MSC could idle 17 support ships due to manpower crunch

Puller

(WASHINGTON) — The Military Sealift Command (MSC) has drafted a plan to remove the crews from 17 Navy support ships due to a lack of qualified mariners to operate the vessels across the service, USNI News reported.

The MSC “force generation reset” identified two Lewis and Clark replenishment ships, one fleet oiler, a dozen Spearhead-class expeditionary fast transports (EPF) and two forward-deployed Navy expeditionary sea bases that would enter an “extended maintenance” period and have their crews retasked to other ships in the fleet, three people familiar with the plan told USNI News.

Based on the crew requirements on the platforms, sideling all the ships could reduce the civilian mariner demand for MSC by as many as 700 billets.

A defense official confirmed the basic outline of the plan. Two sources identified the forward-deployed sea bases as USS Lewis B. Puller (ESB 3), based in Bahrain in U.S. Central Command, and USS Hershel “Woody” Williams (ESB 4), based in Naval Support Activity Souda Bay, Greece, and operated in U.S. European and Africa Command.

Puller
Crewmembers on the expeditionary sea base USS Lewis B. Puller would be among those “retasked” to other ships under the Military Sealift Command plan. U.S. Navy photo

A Navy official acknowledged the service was working on a plan to retask civilian mariners but did not provide details.

The new effort, known informally as “the great reset,” has yet to be adopted by the Navy and is awaiting approval from Chief of Naval Operations Adm. Lisa Franchetti.

The Military Sealift Command operates a fleet of logistics ships that refuel and resupply the Navy’s ships around the world and are crewed by 5,500 civilians who are employed by the Navy. Across the MSC there are about 4,500 billets for mariners on a wide variety of U.S. support ships ranging from resupply vessels, fleet oilers, salvage ships, the Navy’s two command ships, submarine tenders and hospital ships.

For every billet on an MSC ship there are about 1.27 mariners to fill the positions, a ratio that two former MSC master mariners said was unsustainable.

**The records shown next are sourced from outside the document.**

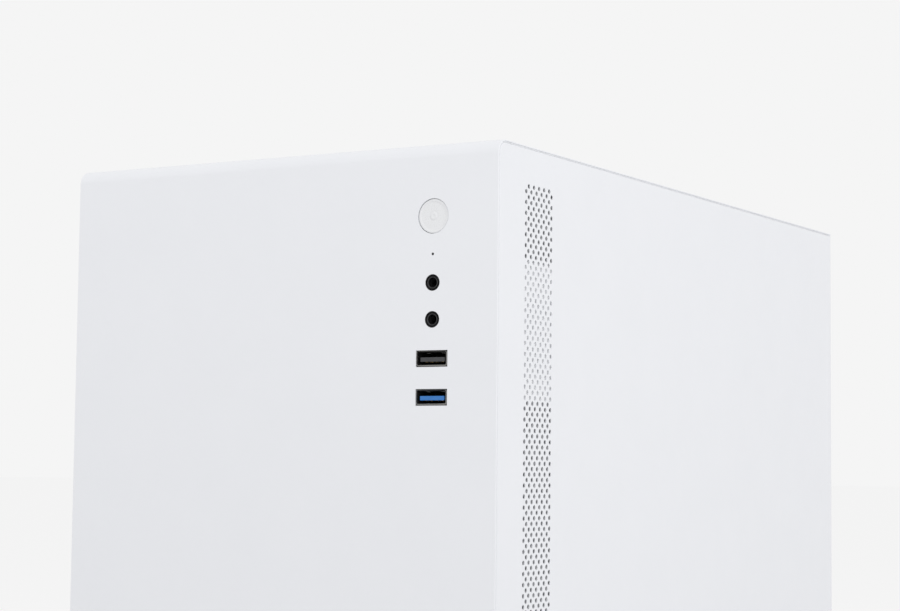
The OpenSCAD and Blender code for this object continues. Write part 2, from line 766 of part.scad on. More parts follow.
// Finned heat sinks on the voltage regulators and the chipset
module board_heatsinks() {
    color("gray") {
        along_z(cpu_z - 40, 90) union() {
            rect([mb_x - 6, 120], [mb_x, 138]);
            for (i = [0:5]) rect([mb_x - 24, 120 + i * 3.2], [mb_x - 6, 122 + i * 3.2]);
        }
        along_z(mb_z0 + 26, 36) union() {
            rect([mb_x - 4, -58], [mb_x, -20]);
            for (i = [0:6]) rect([mb_x - 10, -58 + i * 6], [mb_x - 4, -56 + i * 6]);
        }
    }
}

// Power, data and front panel headers, capacitors and the clock battery
module board_headers() {
    color("black") {
        block([mb_x - 12, mb_y0 + 3.5, 252], [mb_x, mb_y0 + 12.5, 304]);
        block([46.7, mb_y0 + 4, 254], [mb_x - 12, mb_y0 + 12, 302]);
        for (z = [164, 176]) block([mb_x - 10, mb_y0 + 1, z], [mb_x, mb_y0 + 15, z + 8]);
        block([mb_x - 10, mb_y0 + 1, 122], [mb_x, mb_y0 + 13, 134]);
        block([mb_x - 10, mb_y0 + 36, 113], [mb_x, mb_y0 + 48, 118]);
        block([mb_x - 12, 98, mb_z1 - 13], [mb_x, 118, mb_z1 - 3]);
        for (i = [0:6]) rod_x([mb_x - 11, 115.5, cpu_z - 36 + i * 12], 4, 11);
        for (i = [0:3]) rod_x([mb_x - 11, -20 + i * 11, 195], 4, 11);
        rod_x([mb_x - 4, 44, 142], 10, 4);
    }
}

// ---------------------------------------------------------------- processor cooler

// A heat pipe bent into a U: across the base, then up through the fins
module heat_pipe(y) {
    run = 22;
    turn_r = 9;
    r = 3;
    translate([mb_x - 13, y, cpu_z]) {
        translate([0, 0, -run]) cylinder(r = r, h = 2 * run);
        for (side = [0, 1]) mirror([0, 0, side]) {
            translate([-turn_r, 0, run]) rotate([90, 0, 0])
                rotate_extrude(angle = 90) translate([turn_r, 0]) circle(r = r);
            translate([-turn_r - 92, 0, run + turn_r]) rotate([0, 90, 0]) cylinder(r = r, h = 92);
        }
    }
}

module cooler_base() {
    color("peru") {
        block([mb_x - 20, cpu_y - 20, cpu_z - 20], [mb_x - 6, cpu_y + 20, cpu_z + 20]);
        for (y = [cpu_y - 12, cpu_y + 12]) heat_pipe(y);
    }
}

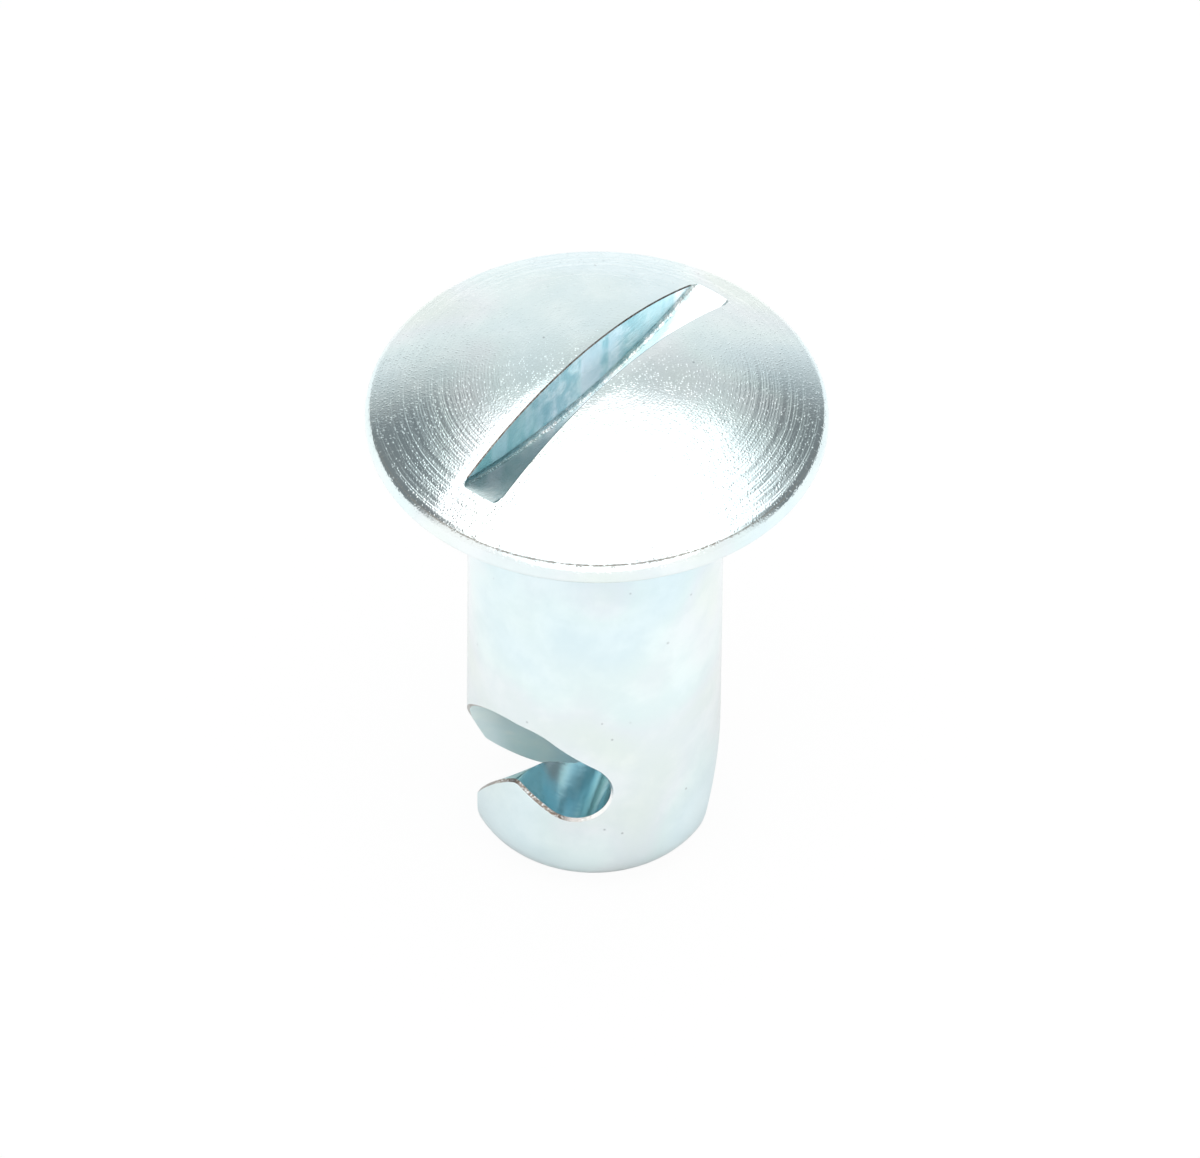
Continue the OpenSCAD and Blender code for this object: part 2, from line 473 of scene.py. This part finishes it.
core_profile = np.array([[0, -past_shank], [core_r, -past_shank], [core_r, 2.0],
                         [core_r, core_depth],
                         [0, core_depth + core_r / math.tan(drill_half_angle)]])
cutters = [saw_cutter(), revolve("core_cutter", core_profile, 96, milled_zinc), entry_cutter(),
           cam_cutter("cam_cutter_a", 0.0), cam_cutter("cam_cutter_b", math.pi)]

for cutter in cutters:
    bpy.context.view_layer.objects.active = cutter
    cutter.select_set(True)
    bpy.ops.object.mode_set(mode="EDIT")
    bpy.ops.mesh.select_all(action="SELECT")
    bpy.ops.mesh.normals_make_consistent(inside=False)
    bpy.ops.object.mode_set(mode="OBJECT")
    cutter.select_set(False)

bpy.context.view_layer.objects.active = stud
for cutter in cutters:
    cut = stud.modifiers.new("cut", "BOOLEAN")
    cut.operation = "DIFFERENCE"
    cut.solver = "MANIFOLD"
    cut.material_mode = "TRANSFER"
    cut.object = cutter
    bpy.ops.object.modifier_apply(modifier="cut")
    bpy.data.objects.remove(cutter)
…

“If you’re required to have 100 people on a vessel, there are only 27 more people on shore at any given time to rotate those crewmembers,” a former MSC mariner told USNI News.

At that ratio, a mariner would be at sea for four months and off for about a month ­and then return.

“That math just doesn’t work,” the former mariner said. “No one is able to have a healthy work-life balance and be able to get off the ship and get adequate time to go home, have time at home with their family, take leave, take care of medical requirements (in that time frame). There is so much training required of every billet at MSC to stay proficient with Navy requirements and training and merchant marine credentialing.”

The Marine Engineers’ Beneficial Association union contracts require their members to work with two mariners for every billet, which translates to a paid month off for every month at sea.

If the Navy and MSC elect to reassign the crews of all 17 ships, the so-called great reset could free up 600 to 700 sailors to the larger MSC pool. That would bring the ratio closer to 1.5 mariners per billet and allow MSC mariners more time on shore and allow the Navy to crew newer support vessels like the John Lewis-class fleet oiler. Three have delivered to the Navy, but none have deployed in part due to crew availability, USNI News said.

The punishing schedule for the mariners led to a retention issue for MSC that was accelerated by the severe “gangway up” COVID-19 prevention measures ordered by retired MSC commander Rear Adm. Michael Wettlaufer.

“(During) COVID nobody was getting off the ship, mariners were being treated poorly and so they started to quit,” a retired MSC mariner said. Since then, “mariners have been quitting at a greater rate than MSC can hire new ones. … People say ‘I had to quit because it’s a terrible work-life balance. I can’t go to sea and also have a family, so I got to leave.’”

That pressure to retain experienced mariners led to the decision to craft the plan to sideline ships, three sources familiar with the plan said.

“This is basically the result of many years of neglect and mismanagement of their force,” Sal Mercogliano, former MSC mariner and associate professor of history at Campbell University, told USNI News on Thursday. “They are just burning through people.”